-- START --
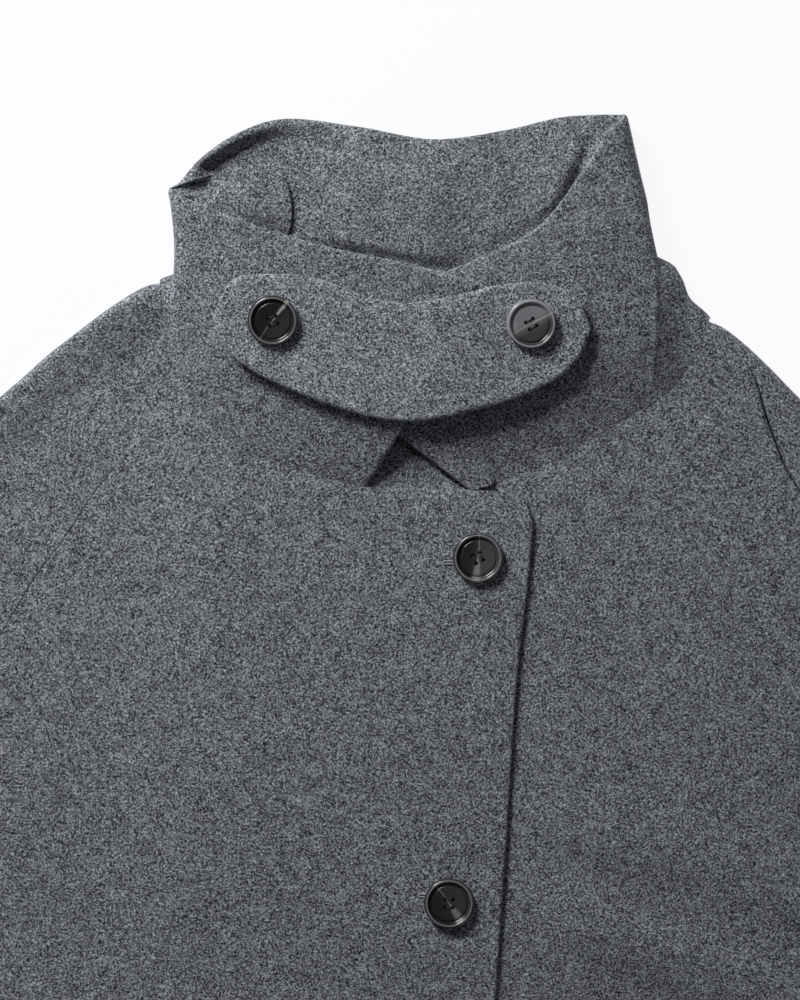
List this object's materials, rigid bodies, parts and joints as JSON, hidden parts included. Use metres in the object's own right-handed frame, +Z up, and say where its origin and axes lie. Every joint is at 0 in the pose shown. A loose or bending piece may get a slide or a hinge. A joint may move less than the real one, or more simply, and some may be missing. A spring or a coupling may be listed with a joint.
{
  "type": "short coat",
  "caption": "Short wool coat laid flat and buttoned, with raglan sleeves, a large collar turned up and a buttoned throat tab.",
  "frame": {"origin": "on the surface the coat lies on, under the middle of its outline", "axes": "+X to the viewer's right across the spread sleeves, +Y from the hem towards the collar, +Z up out of the surface"},
  "size_m": [1.202, 0.7419, 0.029],
  "materials": {
    "melton": "brushed grey melange wool, matte",
    "tab_melton": "brushed grey melange wool, matte",
    "horn": "dark polished horn with a raised rim and four holes"
  },
  "bodies": {
    "root": {"back": "melton", "sleeve_back_left": "melton", "sleeve_front_left": "melton", "sleeve_back_right": "melton", "sleeve_front_right": "melton", "front_under": "melton", "front_over": "melton", "collar": "melton", "collar_tab": "tab_melton", "button_tab_left": "horn", "button_tab_right": "horn", "button_front_1": "horn", "button_front_2": "horn", "button_front_3": "horn"}
  },
  "joints": []
}
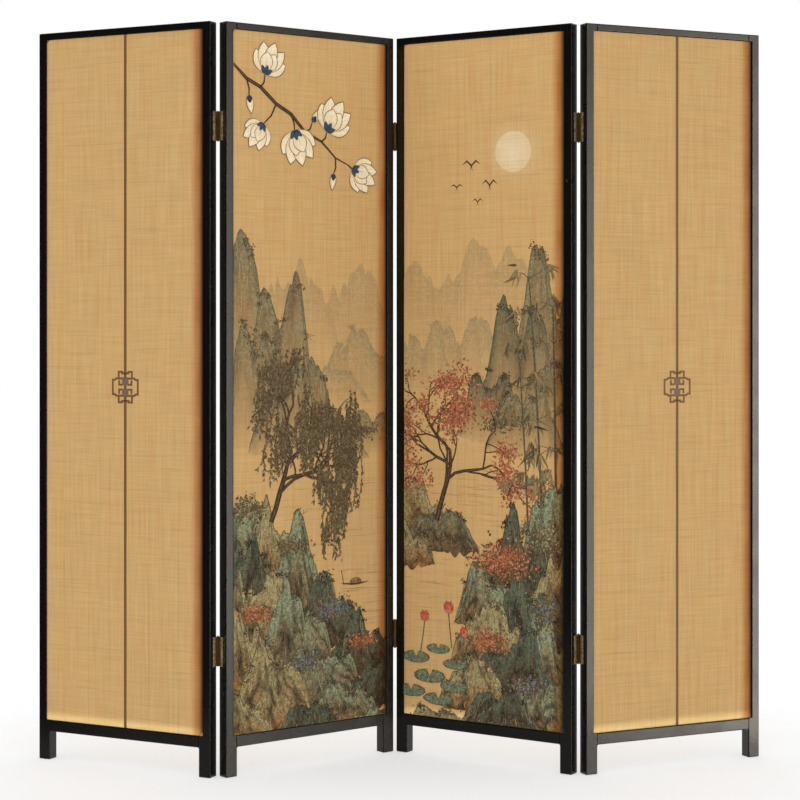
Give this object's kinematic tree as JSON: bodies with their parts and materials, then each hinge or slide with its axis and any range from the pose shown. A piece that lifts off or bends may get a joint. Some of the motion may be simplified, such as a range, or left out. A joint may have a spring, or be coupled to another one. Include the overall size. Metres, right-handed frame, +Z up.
{
  "type": "folding screen",
  "caption": "Free-standing byobu folding screen of hinged lacquered wooden panels covered in woven cloth, which folds in a zigzag to stand, divide a room or pack flat",
  "frame": {"origin": "on the floor, at the middle of the standing screen's footprint", "axes": "+Z up, +X along the screen to the right seen from the front, -Y towards its front"},
  "size_m": [1.7916, 0.3268, 1.8],
  "materials": {
    "black_lacquered_wood": "black lacquer, satin, on straight-grained wood",
    "core_wood": "planed softwood laths, unfinished",
    "backing_board": "thin board, unfinished",
    "linen_cloth": "coarse slubbed weave, matt, glued flat",
    "antique_brass": "aged brass, satin",
    "brass_screws": "aged brass, slotted countersunk heads"
  },
  "bodies": {
    "panel_1": {"hinge_1_lower_left_leaf": "antique_brass", "hinge_1_lower_pin": "antique_brass", "hinge_1_upper_left_leaf": "antique_brass", "hinge_1_upper_pin": "antique_brass", "panel_1_back_backing": "backing_board", "panel_1_back_cloth": "linen_cloth", "panel_1_bottom_rail": "black_lacquered_wood", "panel_1_core_lattice": "core_wood", "panel_1_front_backing": "backing_board", "panel_1_front_cloth": "linen_cloth", "panel_1_hinge_screws": "brass_screws", "panel_1_left_post": "black_lacquered_wood", "panel_1_right_post": "black_lacquered_wood", "panel_1_top_rail": "black_lacquered_wood"},
    "panel_2": {"hinge_1_lower_right_leaf": "antique_brass", "hinge_1_upper_right_leaf": "antique_brass", "hinge_2_lower_left_leaf": "antique_brass", "hinge_2_lower_pin": "antique_brass", "hinge_2_upper_left_leaf": "antique_brass", "hinge_2_upper_pin": "antique_brass", "panel_2_back_backing": "backing_board", "panel_2_back_cloth": "linen_cloth", "panel_2_bottom_rail": "black_lacquered_wood", "panel_2_core_lattice": "core_wood", "panel_2_front_backing": "backing_board", "panel_2_front_cloth": "linen_cloth", "panel_2_hinge_screws": "brass_screws", "panel_2_left_post": "black_lacquered_wood", "panel_2_right_post": "black_lacquered_wood", "panel_2_top_rail": "black_lacquered_wood"},
    "panel_3": {"hinge_2_lower_right_leaf": "antique_brass", "hinge_2_upper_right_leaf": "antique_brass", "hinge_3_lower_left_leaf": "antique_brass", "hinge_3_lower_pin": "antique_brass", "hinge_3_upper_left_leaf": "antique_brass", "hinge_3_upper_pin": "antique_brass", "panel_3_back_backing": "backing_board", "panel_3_back_cloth": "linen_cloth", "panel_3_bottom_rail": "black_lacquered_wood", "panel_3_core_lattice": "core_wood", "panel_3_front_backing": "backing_board", "panel_3_front_cloth": "linen_cloth", "panel_3_hinge_screws": "brass_screws", "panel_3_left_post": "black_lacquered_wood", "panel_3_right_post": "black_lacquered_wood", "panel_3_top_rail": "black_lacquered_wood"},
    "panel_4": {"hinge_3_lower_right_leaf": "antique_brass", "hinge_3_upper_right_leaf": "antique_brass", "panel_4_back_backing": "backing_board", "panel_4_back_cloth": "linen_cloth", "panel_4_bottom_rail": "black_lacquered_wood", "panel_4_core_lattice": "core_wood", "panel_4_front_backing": "backing_board", "panel_4_front_cloth": "linen_cloth", "panel_4_hinge_screws": "brass_screws", "panel_4_left_post": "black_lacquered_wood", "panel_4_right_post": "black_lacquered_wood", "panel_4_top_rail": "black_lacquered_wood"}
  },
  "joints": [
    {"name": "fold_1", "type": "hinge", "parent": "panel_2", "child": "panel_1", "pos_m": [-0.43469, -0.1353, 0], "axis": [0, 0, 1], "range_deg": [-116.5, 63.5]},
    {"name": "fold_2", "type": "hinge", "parent": "panel_2", "child": "panel_3", "pos_m": [-0.01251, 0.13726, 0], "axis": [0, 0, 1], "range_deg": [-110.5, 69.5]},
    {"name": "fold_3", "type": "hinge", "parent": "panel_3", "child": "panel_4", "pos_m": [0.42976, -0.10134, 0], "axis": [0, 0, -1], "range_deg": [-122.5, 57.5]}
  ]
}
-- END --
* [Exercise aim]: Copy the material above verbatim.

* [Answer to the problem]:
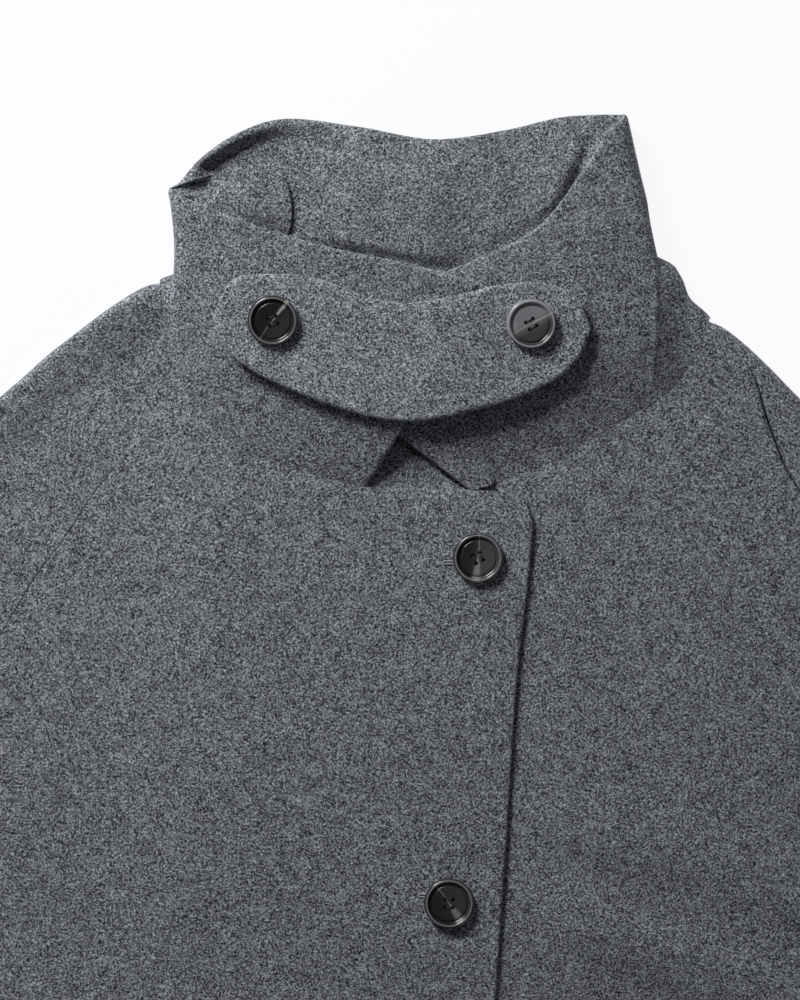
List this object's materials, rigid bodies, parts and joints as JSON, hidden parts included. Use metres in the object's own right-handed frame, +Z up, and say where its origin and axes lie. Every joint is at 0 in the pose shown. A loose or bending piece may get a slide or a hinge. A joint may move less than the real one, or more simply, and some may be missing. A spring or a coupling may be listed with a joint.
{
  "type": "short coat",
  "caption": "Short wool coat laid flat and buttoned, with raglan sleeves, a large collar turned up and a buttoned throat tab.",
  "frame": {"origin": "on the surface the coat lies on, under the middle of its outline", "axes": "+X to the viewer's right across the spread sleeves, +Y from the hem towards the collar, +Z up out of the surface"},
  "size_m": [1.202, 0.7419, 0.029],
  "materials": {
    "melton": "brushed grey melange wool, matte",
    "tab_melton": "brushed grey melange wool, matte",
    "horn": "dark polished horn with a raised rim and four holes"
  },
  "bodies": {
    "root": {"back": "melton", "sleeve_back_left": "melton", "sleeve_front_left": "melton", "sleeve_back_right": "melton", "sleeve_front_right": "melton", "front_under": "melton", "front_over": "melton", "collar": "melton", "collar_tab": "tab_melton", "button_tab_left": "horn", "button_tab_right": "horn", "button_front_1": "horn", "button_front_2": "horn", "button_front_3": "horn"}
  },
  "joints": []
}
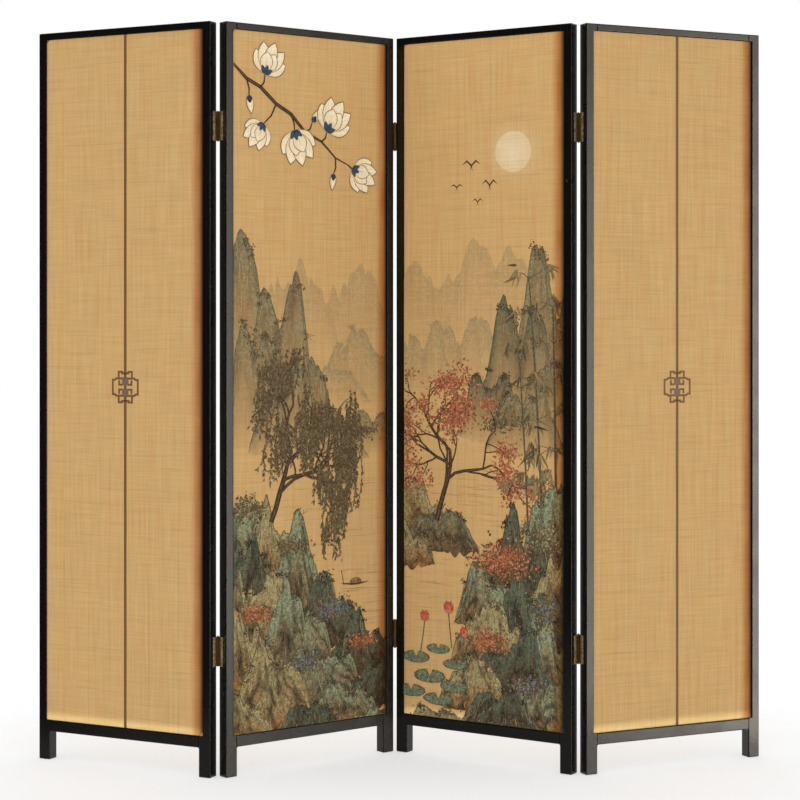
Give this object's kinematic tree as JSON: bodies with their parts and materials, then each hinge or slide with its axis and any range from the pose shown. A piece that lifts off or bends may get a joint. Some of the motion may be simplified, such as a range, or left out. A joint may have a spring, or be coupled to another one. Include the overall size. Metres, right-handed frame, +Z up.
{
  "type": "folding screen",
  "caption": "Free-standing byobu folding screen of hinged lacquered wooden panels covered in woven cloth, which folds in a zigzag to stand, divide a room or pack flat",
  "frame": {"origin": "on the floor, at the middle of the standing screen's footprint", "axes": "+Z up, +X along the screen to the right seen from the front, -Y towards its front"},
  "size_m": [1.7916, 0.3268, 1.8],
  "materials": {
    "black_lacquered_wood": "black lacquer, satin, on straight-grained wood",
    "core_wood": "planed softwood laths, unfinished",
    "backing_board": "thin board, unfinished",
    "linen_cloth": "coarse slubbed weave, matt, glued flat",
    "antique_brass": "aged brass, satin",
    "brass_screws": "aged brass, slotted countersunk heads"
  },
  "bodies": {
    "panel_1": {"hinge_1_lower_left_leaf": "antique_brass", "hinge_1_lower_pin": "antique_brass", "hinge_1_upper_left_leaf": "antique_brass", "hinge_1_upper_pin": "antique_brass", "panel_1_back_backing": "backing_board", "panel_1_back_cloth": "linen_cloth", "panel_1_bottom_rail": "black_lacquered_wood", "panel_1_core_lattice": "core_wood", "panel_1_front_backing": "backing_board", "panel_1_front_cloth": "linen_cloth", "panel_1_hinge_screws": "brass_screws", "panel_1_left_post": "black_lacquered_wood", "panel_1_right_post": "black_lacquered_wood", "panel_1_top_rail": "black_lacquered_wood"},
    "panel_2": {"hinge_1_lower_right_leaf": "antique_brass", "hinge_1_upper_right_leaf": "antique_brass", "hinge_2_lower_left_leaf": "antique_brass", "hinge_2_lower_pin": "antique_brass", "hinge_2_upper_left_leaf": "antique_brass", "hinge_2_upper_pin": "antique_brass", "panel_2_back_backing": "backing_board", "panel_2_back_cloth": "linen_cloth", "panel_2_bottom_rail": "black_lacquered_wood", "panel_2_core_lattice": "core_wood", "panel_2_front_backing": "backing_board", "panel_2_front_cloth": "linen_cloth", "panel_2_hinge_screws": "brass_screws", "panel_2_left_post": "black_lacquered_wood", "panel_2_right_post": "black_lacquered_wood", "panel_2_top_rail": "black_lacquered_wood"},
    "panel_3": {"hinge_2_lower_right_leaf": "antique_brass", "hinge_2_upper_right_leaf": "antique_brass", "hinge_3_lower_left_leaf": "antique_brass", "hinge_3_lower_pin": "antique_brass", "hinge_3_upper_left_leaf": "antique_brass", "hinge_3_upper_pin": "antique_brass", "panel_3_back_backing": "backing_board", "panel_3_back_cloth": "linen_cloth", "panel_3_bottom_rail": "black_lacquered_wood", "panel_3_core_lattice": "core_wood", "panel_3_front_backing": "backing_board", "panel_3_front_cloth": "linen_cloth", "panel_3_hinge_screws": "brass_screws", "panel_3_left_post": "black_lacquered_wood", "panel_3_right_post": "black_lacquered_wood", "panel_3_top_rail": "black_lacquered_wood"},
    "panel_4": {"hinge_3_lower_right_leaf": "antique_brass", "hinge_3_upper_right_leaf": "antique_brass", "panel_4_back_backing": "backing_board", "panel_4_back_cloth": "linen_cloth", "panel_4_bottom_rail": "black_lacquered_wood", "panel_4_core_lattice": "core_wood", "panel_4_front_backing": "backing_board", "panel_4_front_cloth": "linen_cloth", "panel_4_hinge_screws": "brass_screws", "panel_4_left_post": "black_lacquered_wood", "panel_4_right_post": "black_lacquered_wood", "panel_4_top_rail": "black_lacquered_wood"}
  },
  "joints": [
    {"name": "fold_1", "type": "hinge", "parent": "panel_2", "child": "panel_1", "pos_m": [-0.43469, -0.1353, 0], "axis": [0, 0, 1], "range_deg": [-116.5, 63.5]},
    {"name": "fold_2", "type": "hinge", "parent": "panel_2", "child": "panel_3", "pos_m": [-0.01251, 0.13726, 0], "axis": [0, 0, 1], "range_deg": [-110.5, 69.5]},
    {"name": "fold_3", "type": "hinge", "parent": "panel_3", "child": "panel_4", "pos_m": [0.42976, -0.10134, 0], "axis": [0, 0, -1], "range_deg": [-122.5, 57.5]}
  ]
}